Friday, January 29, 2010

I Disagree With The Supreme Court Here

The Supreme Court of Canada decided not to order the Canadian Government to repatriate Omar Khadr.

There is a problem here. The court has acknowledged that the government has violated Mr. Khadr's rights time and again throughout this whole sordid business. The government - especially under Mr. Harper - has been exceptionally rigid in its refusal to act on Mr. Khadr's behalf. It is disappointing indeed that the Supreme Court is unwilling to order the government to take effective action on Mr. Khadr's behalf.

The argument that the Supreme Court has no business dictating foreign affairs policy to the government is flawed in my view. This is not merely a matter of foreign affairs policy - it is in fact a situation where the government has been an active participant in the violations of Mr. Khadr's rights under Canada's existing laws. This is where the Supreme Court has, in my view, missed the point entirely.

Further, it does not recommend any kind of remedial or compensatory actions to be taken by the government to amend the situation that it has created with its mistreatment of his file.

In the bigger picture, this is an example of the Canadian government telling its citizens that they have NO standing with the government - within or without the nation's borders. Consider this carefully the next time you find it necessary to travel.

2 comments:

Anonymous said...

The guy's a terrorist on foreign soil. SCC was right, for the first time in decades.

MgS said...

The evidence in the public arena does not support the claim that Khadr is a terrorist.

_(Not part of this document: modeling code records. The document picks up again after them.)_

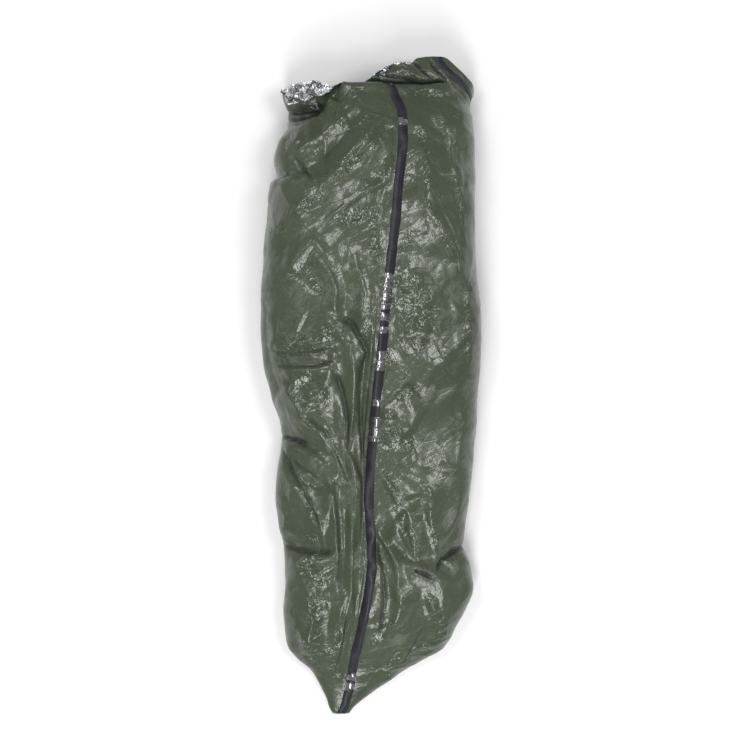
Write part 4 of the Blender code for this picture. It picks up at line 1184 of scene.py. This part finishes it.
def tip_turn():
    across = np.array([1.0, SEAM_GAP / TAPE_HALF, -SEAM_GAP / TAPE_HALF, -1.0]) * TIP_HALF
    middle = grid[0, SECOND : SECOND + 4, 0].mean()
    tip = grid[0, 0, 1]
    slope = (grid[TIP_AIM_ROW, SECOND : SECOND + 4, 0].mean() - middle) / (grid[TIP_AIM_ROW, 0, 1] - tip)
    under = TAPE_THICK + 2 * FIT_GAP
    crown = grid[0, [-2, -1, 0, 1], 2]
    layers = []
    for clear in (FIT_GAP, FIT_GAP + TAPE_THICK):
        corners = (
            (tip + TIP_WRAP, np.full(4, under - clear)),
            (tip - clear, np.full(4, under - clear)),
            (tip - clear, crown * TIP_BEND[0]),
            (tip - clear, crown + clear * TIP_BEND[1]),
        )
        lines = []
        for y, z in corners:
            lines.append(np.stack([middle + (y - tip) * slope + across, np.full(4, y), z], axis=1))
        layers.append(np.array(lines))
    return layers


def near_ripples(x, y):
    """1 in the tape's ripples, 0 away from them."""
    most = np.zeros(x.shape)
    for ripple in RIPPLES:
        gap = route_distance(x, y, ripple.route)[0]
        most = np.maximum(most, smoothstep(RIPPLE_FADE, RIPPLE_FULL, gap))
    return most


def shine(tape, rippled):
    """The rippled stretches of a tape take the second finish."""
    bright = np.tile(rippled.ravel() > 0.5, 2)
    corners = np.empty(len(tape.data.polygons) * 3, np.int32)
    tape.data.polygons.foreach_get("vertices", corners)
    index = bright[corners.reshape(-1, 3)].all(axis=1).astype(np.int32)
    tape.data.polygons.foreach_set("material_index", index)


def make_tapes():
    low = grid + normals * FIT_GAP
    high = grid + normals * (FIT_GAP + TAPE_THICK)
    seam = [-2, -1, 0, 1]
    second = list(range(SECOND, SECOND + 4))
    turn_low, turn_high = tip_turn()
    rippled = near_ripples(grid[:, seam, 0], grid[:, seam, 1])
    top_low, top_high = np.concatenate([turn_low, low[:, seam]]), np.concatenate([turn_high, high[:, seam]])
    rippled = np.concatenate([np.zeros((len(turn_low), 4)), rippled])
    top = closed_sheet("tape_upper_seam", top_high, top_low, {"rippled": rippled}, [black, glossed])
    shine(top, rippled)
    plain = {"rippled": np.zeros((len(grid) - SIDE_FROM, 4))}
    side_high, side_low = high[SIDE_FROM:, second], low[SIDE_FROM:, second]
    side = closed_sheet("tape_second_seam", side_high, side_low, plain, [black])
    return top, side


tape_top, tape_side = make_tapes()

# %% [markdown]
# Each piece stands for its solid, which is hidden, and moves with the bag.

# %% Tie the pieces to the model
for piece, solid, slot in (
    (panel_left, "panel_left", "olive_film"),
    (panel_right, "panel_right", "olive_film"),
    (tape_top, "seam_tape_top", "black_tape"),
    (tape_side, "seam_tape_side", "black_tape"),
):
    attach(piece, "root")
    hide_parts(solid)

# %% [markdown]
# The stage is a plain pale floor in a pale room, six softboxes and a camera straight above. One large
# light would make film this glossy look like plain plastic. So three boxes hang high, at the upper left,
# at the right and toward the foot, and light the crests of the creases. Two lower ones at the sides and
# one beyond the foot pick out the sloping film.

# %% Floor, light and camera
FLOOR_REACH = 6.0
FLOOR_CORNERS = ((-1, -1), (1, -1), (1, 1), (-1, 1))
FLOOR_PAINT = (0.86, 0.86, 0.86, 1.0)
FLOOR_ROUGHNESS = 0.8
ROOM_WHITE = (1.0, 1.0, 1.0, 1.0)
ROOM_LIGHT = 0.40
CAMERA_OVER = (0.011, 0.036)  # the point that the camera stands over
CAMERA_ABOVE = 5.0
MID_HEIGHT = 0.12  # of the film's upper side, where the view's width is measured
VIEW_WIDE = 1.9875
SENSOR_WIDE = 36.0

Softbox = namedtuple("Softbox", "name place aim size power")
SOFTBOXES = (
    Softbox("key", (-2.1, 1.9, 5.3), (0.0, 0.0, 0.1), (1.6, 1.6), 78),
    Softbox("side", (2.5, 0.6, 5.2), (0.0, 0.0, 0.1), (1.5, 1.6), 84),
    Softbox("low", (-0.6, -2.7, 5.2), (0.0, 0.0, 0.1), (1.5, 1.6), 80),
    Softbox("left", (-4.0, 0.4, 3.9), (0.0, 0.0, 0.1), (1.8, 2.6), 22),
    Softbox("right", (4.0, 0.2, 3.9), (0.0, 0.0, 0.1), (1.8, 2.6), 22),
    Softbox("foot", (-0.3, -3.9, 4.1), (0.0, -0.5, 0.1), (2.2, 1.4), 95),
)


def make_floor():
    mesh = bpy.data.meshes.new("floor")
    mesh.from_pydata([(x * FLOOR_REACH, y * FLOOR_REACH, 0) for x, y in FLOOR_CORNERS], [], [(0, 1, 2, 3)])
    material, _, shader = new_finish("floor_paint")
    shader.inputs["Base Color"].default_value = FLOOR_PAINT
    shader.inputs["Roughness"].default_value = FLOOR_ROUGHNESS
    mesh.materials.append(material)
    floor = place_in_scene("floor", mesh)


def hang(box):
    lamp = bpy.data.lights.new(box.name, "AREA")
    lamp.shape = "RECTANGLE"
    lamp.size, lamp.size_y = box.size
    lamp.energy = box.power
    light = place_in_scene(box.name, lamp)
    light.location = box.place
    light.rotation_euler = (Vector(box.aim) - Vector(box.place)).to_track_quat("-Z", "Y").to_euler()


def make_room():
    room = bpy.data.worlds.new("room")
    room.use_nodes = True
    background = room.node_tree.nodes["Background"]
    background.inputs["Color"].default_value = ROOM_WHITE
    background.inputs["Strength"].default_value = ROOM_LIGHT
    bpy.context.scene.world = room
    bpy.context.scene.view_settings.view_transform = "Standard"


def set_camera():
    lens = bpy.data.cameras.new("camera")
    lens.sensor_width = SENSOR_WIDE
    lens.lens = lens.sensor_width * CAMERA_ABOVE / VIEW_WIDE
    camera = place_in_scene("camera", lens)
    camera.location = (*CAMERA_OVER, MID_HEIGHT + CAMERA_ABOVE)
    bpy.context.scene.camera = camera


make_floor()
for box in SOFTBOXES:
    hang(box)
make_room()
set_camera()
print(len(SOFTBOXES), "softboxes, and a camera", CAMERA_ABOVE, "m above the film")
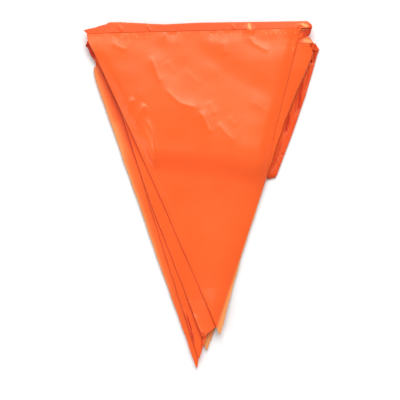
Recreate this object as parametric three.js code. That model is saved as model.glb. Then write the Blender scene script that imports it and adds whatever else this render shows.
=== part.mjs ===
// Pennant bunting in glossy orange plastic film, folded up flat as it comes out of its bag.
//
// Seven pennants hang on one heading tape. The tape zigzags from side to side, so the pennants
// lie on each other in a fanned heap, and its free end is turned down along the right-hand edges.
//
// Millimetres. X runs along the heading, Y from the tips up to the heading, Z up from the surface.
// The origin is on the flat underside, in the middle of the heap.

import * as THREE from 'three';

// Driving sizes

const FILM = 1.0; // thickness of a pennant's sheet
const TAPE = 1.1; // thickness of the heading tape, two layers of film
const TAPE_WIDTH = 6.6;
const TAIL_WIDTH = 10; // the free end has opened out of its fold
const SEAM_GAP = 0.3; // between the tape and the top edge of each pennant
const PITCH = 1.7; // rise from one layer to the next
const TIP_WIDTH = 2.4; // the points are cut blunt
const HOLD = 8; // a layer holds up what lies on it this far past its own outline
const EASE = 34; // and over this distance further the layers above sink by one pitch
const ROWS = 22; // rows of triangles from a pennant's heading to its tip
const TAPE_STEP = 14; // length of a facet along the tape
const TURN_STEPS = 5; // facets round a half turn

// Where the tape turns back, from the top layer down: alternately at the right and at the left.
// above and below are the heights Y of the tape's middle on the layer before and after the turn,
// and slant is how much further to the right its lower edge turns than its upper one.
const TURNS = [
  { x: -110.5, below: 156.5, slant: 3.5 },
  { x: 102, above: 162, below: 160, slant: 4 },
  { x: -107.8, above: 146, below: 143.5, slant: -2.5 },
  { x: 104.5, above: 147.5, below: 141.5, slant: 5 },
  { x: -100, above: 137.5, below: 125.5, slant: 0 },
  { x: 103, above: 131, below: 136.5, slant: 2 },
  { x: -99.5, above: 141.5, below: 145.5, slant: 0 },
  { x: 98.5, above: 141, slant: 0 },
];

// One row for each pennant, from the top layer down. left and right are its upper corners,
// bulge is how far its right-hand edge bows out, and swell its share of the soft creases.
const PENNANTS = [
  { left: -108, right: 95, tip: [17.5, -132.5], bulge: 4, swell: 1 },
  { left: -101, right: 93, tip: [16.5, -130], bulge: 0, swell: 0.7 },
  { left: -107.5, right: 104, tip: [7, -151], bulge: 0, swell: 0.45 },
  { left: -93.5, right: 100, tip: [-2.5, -155], bulge: 0, swell: 0.25 },
  { left: -103, right: 97.5, tip: [-4.5, -164.5], bulge: 0, swell: 0.1 },
  { left: -95.5, right: 94.5, tip: [5, -147.5], bulge: 0, swell: 0 },
  { left: -96.5, right: 99.5, tip: [8.5, -139], bulge: 0, swell: 0 },
];
const BULGE_AT = 0.49; // share of the way down the edge
const BULGE_LENGTH = 0.13;

// The third pennant's point is folded under, along a slanted line.
const FOLDED = 2;
const TIP_FOLD = { left: [0.5, -134], right: [15.5, -124] };
const FLAP_END = { left: [2.5, -115], right: [7.5, -115] };

// The slanted fold at the right end of the lowest layer, from the tape's upper edge to its lower
// one, and the free end's outer edge from there down to where it is cut off.
const SLANT = { upper: [107.5, 144], lower: [111.5, 137.5] };
const TAIL_FOOT = [72, 19.5];
const TAIL_CUT = { outer: [70.5, 16.5], inner: [62.5, 15] };
const TAIL_OPENS = 26; // distance over which the free end reaches its full width

// Soft creases, as ridges of a rounded section along straight stretches.
const CREASES = [
  { from: [-49, 139.5], to: [-36.5, 102.5], height: 1.9, width: 9 },
  { from: [-36.5, 102.5], to: [-1.5, 81.5], height: 2.1, width: 10 },
  { from: [-1.5, 81.5], to: [12, 55], height: 1.9, width: 9 },
  { from: [14, 69.5], to: [34.5, 47.5], height: 1.3, width: 9 },
  { from: [-76.5, 82.5], to: [-62, 92], height: 1.2, width: 8 },
  { from: [-53.5, 75], to: [-43, 29.5], height: 1.4, width: 9 },
  { from: [43, 141], to: [65, 126], height: 1.2, width: 9 },
  { from: [-5, -20], to: [14, -66], height: 1.1, width: 12 },
];
const CREASE_TOP = 152; // the creases fade out towards the heading
const CREASE_FADE = 24;

// Small helpers

const mix = (a, b, t) => a + (b - a) * t;
const mixPoint = (a, b, t) => [mix(a[0], b[0], t), mix(a[1], b[1], t)];
const smooth = (t) => {
  const c = Math.min(1, Math.max(0, t));
  return c * c * (3 - 2 * c);
};

function distanceToSegment([x, y], [ax, ay], [bx, by]) {
  const dx = bx - ax;
  const dy = by - ay;
  const along = ((x - ax) * dx + (y - ay) * dy) / (dx * dx + dy * dy);
  const t = Math.min(1, Math.max(0, along));
  return Math.hypot(x - ax - t * dx, y - ay - t * dy);
}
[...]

If Khadr is in fact culpable - he is a Canadian, and should be held accountable under Canadian Laws regarding terrorism. If the government is so convinced of the solid case against him, then bring him home and try him in Canadian courts - where Canadians can evaluate the evidence against him.

I doubt very much that the evidence supports criminal charges against him at all - even under the extra-territorial laws related to terrorism.